The Web says not to eat too many of the vegetables, but we are not friends with the Web anymore. We swallow a spoonful of carrots, instantly experiencing a skin-crawling sensation: soft lumps of food going down not just our throat, but through whatever comes after that, and whatever comes after that. We can feel the food making its way to our stomach.
We want cheese on our soup. We get the Parmesan from the fridge and read the ingredients. One is "powdered cellulose to prevent caking." Another is "potassium sorbate as a preservative." We think about the goals of the Cleanse. We put the cheese back. But the knowledge that cheese is in the vicinity makes our soup taste bland. We go back to the fridge and dump Parmesan on our soup. It tastes amazing!
Later, we meet Sean at a bar. The bartender makes us one of his specialties, the strawberry-and-vodka Nina Fresca. It is delicious. We have three. Our stomach is cramping, but we feast on french fries.
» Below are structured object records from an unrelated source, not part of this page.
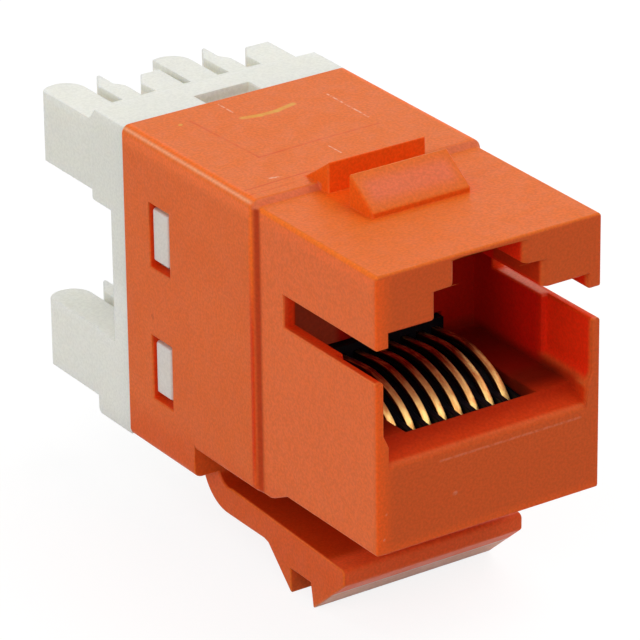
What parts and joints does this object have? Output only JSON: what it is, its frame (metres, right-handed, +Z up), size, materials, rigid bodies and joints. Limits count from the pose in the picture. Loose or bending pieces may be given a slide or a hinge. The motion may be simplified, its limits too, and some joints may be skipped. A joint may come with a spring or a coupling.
{
  "type": "snap-in network jack",
  "caption": "Snap-in ethernet socket insert: moulded jack with a stepped plug opening, sprung contacts, panel latch arm and a rear block that takes the wires.",
  "frame": {"origin": "on the jack's middle plane, in the plane of the plug face, at the height of the front body's underside", "axes": "+X across the jack to the right as seen from the plug side, +Y from the plug face to the wire end, +Z up from the latch arm to the plug latch keyway"},
  "size_m": [0.015, 0.0335, 0.025],
  "materials": {
    "orange_plastic": "fine satin moulding",
    "off_white_plastic": "satin moulding",
    "black_plastic": "satin moulding",
    "board_laminate": "solder resist over laminate",
    "gold_plate": "gold plated spring bronze",
    "tin_plate": "tin plated bronze"
  },
  "bodies": {
    "root": {"housing": "orange_plastic", "termination_block": "off_white_plastic", "contact_carrier": "black_plastic", "circuit_board": "board_laminate", "spring_contact_1": "gold_plate", "spring_contact_2": "gold_plate", "spring_contact_3": "gold_plate", "spring_contact_4": "gold_plate", "spring_contact_5": "gold_plate", "spring_contact_6": "gold_plate", "spring_contact_7": "gold_plate", "spring_contact_8": "gold_plate", "wire_fork_upper_1": "tin_plate", "wire_fork_upper_2": "tin_plate", "wire_fork_upper_3": "tin_plate", "wire_fork_upper_4": "tin_plate", "wire_fork_lower_1": "tin_plate", "wire_fork_lower_2": "tin_plate", "wire_fork_lower_3": "tin_plate", "wire_fork_lower_4": "tin_plate"}
  },
  "joints": []
}
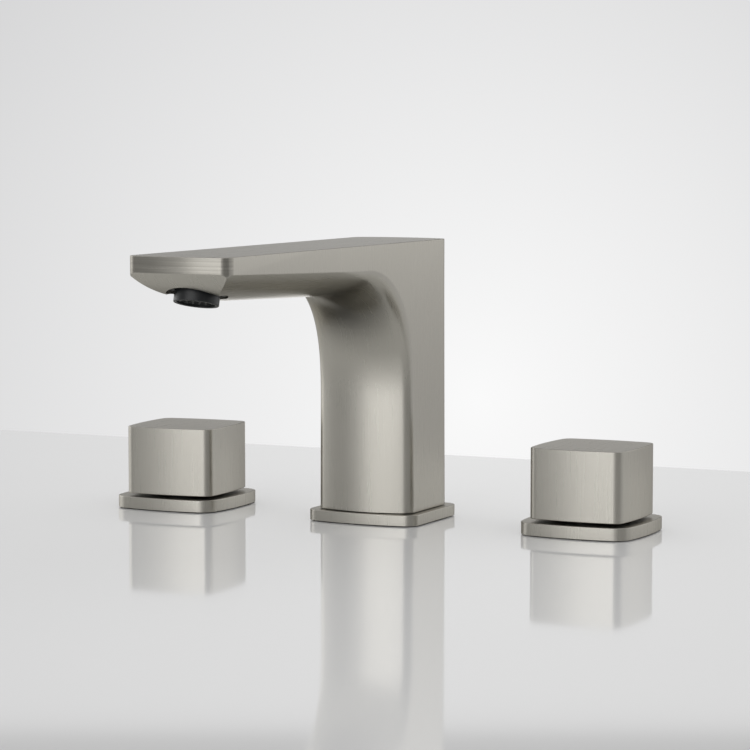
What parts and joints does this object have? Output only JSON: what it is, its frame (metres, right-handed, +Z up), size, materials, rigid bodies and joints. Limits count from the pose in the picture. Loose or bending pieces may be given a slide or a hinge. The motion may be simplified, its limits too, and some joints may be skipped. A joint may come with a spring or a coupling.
{
  "type": "widespread bathroom faucet",
  "caption": "Widespread basin faucet: flat arched spout on a square column between quarter-turn valves with square knobs, on square base plates, with deck clamps.",
  "frame": {"origin": "on top of the basin deck, under the middle of the spout's column, halfway between the handles' axes", "axes": "+X to the right towards the cold handle, +Y to the back, +Z up; the spout reaches forward along -Y"},
  "size_m": [0.2568, 0.2133, 0.214],
  "materials": {
    "brushed_nickel": "satin brushed nickel plating over brass",
    "brass": "machined, unplated",
    "steel": "plain stainless",
    "black_rubber": "matt",
    "black_plastic": "matt moulded",
    "white_plastic": "matt moulded",
    "ceramic": "lapped white alumina"
  },
  "bodies": {
    "faucet": {"spout_body": "brushed_nickel", "spout_escutcheon": "brushed_nickel", "spout_gasket": "black_rubber", "spout_shank": "brass", "spout_shank_oring": "black_rubber", "spout_rubber_washer": "black_rubber", "spout_steel_washer": "steel", "spout_mounting_nut": "brass", "spout_inlet_nipple": "brass", "spout_inlet_oring": "black_rubber", "aerator_housing": "black_plastic", "aerator_insert": "black_plastic", "aerator_honeycomb": "black_plastic", "aerator_regulator": "white_plastic", "aerator_strainer": "steel", "aerator_seal": "black_rubber", "hot_fixed_disc": "ceramic", "hot_cartridge_seal": "black_rubber", "hot_cartridge_body": "brass", "hot_cartridge_oring": "black_rubber", "hot_valve_body": "brass", "hot_escutcheon": "brushed_nickel", "hot_gasket": "black_rubber", "hot_lock_ring": "black_plastic", "hot_rubber_washer": "black_rubber", "hot_steel_washer": "steel", "hot_mounting_nut": "brass", "cold_fixed_disc": "ceramic", "cold_cartridge_seal": "black_rubber", "cold_cartridge_body": "brass", "cold_cartridge_oring": "black_rubber", "cold_valve_body": "brass", "cold_escutcheon": "brushed_nickel", "cold_gasket": "black_rubber", "cold_lock_ring": "black_plastic", "cold_rubber_washer": "black_rubber", "cold_steel_washer": "steel", "cold_mounting_nut": "brass"},
    "hot_knob": {"hot_handle": "brushed_nickel", "hot_set_screw": "steel", "hot_stem_adapter": "white_plastic", "hot_cartridge_stem": "brass", "hot_moving_disc": "ceramic"},
    "cold_knob": {"cold_handle": "brushed_nickel", "cold_set_screw": "steel", "cold_stem_adapter": "white_plastic", "cold_cartridge_stem": "brass", "cold_moving_disc": "ceramic"}
  },
  "joints": [
    {"name": "hot_turn", "type": "hinge", "parent": "faucet", "child": "hot_knob", "pos_m": [-0.1016, 0, 0.02], "axis": [0, 0, 1], "range_deg": [-4.4, 85.6]},
    {"name": "cold_turn", "type": "hinge", "parent": "faucet", "child": "cold_knob", "pos_m": [0.1016, 0, 0.02], "axis": [0, 0, 1], "range_deg": [-90, 0]}
  ]
}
Four hours later, the bartender pours us a tequila shot for the road. At home, we pull Sean's leftover pizza from the fridge and crank up the oven. We grab a box of Wheat Thins (partially hydrogenated soybean oil! high fructose corn syrup!), pile them with cheddar slices, and slather them with mustard. When the pizza is ready, we drench it with Tabasco and Parmesan. It tastes fabulous!
We feel proud of the decisions we've made this week, especially the last one: If Dog Bites is going to go down, we're going to go down in flames.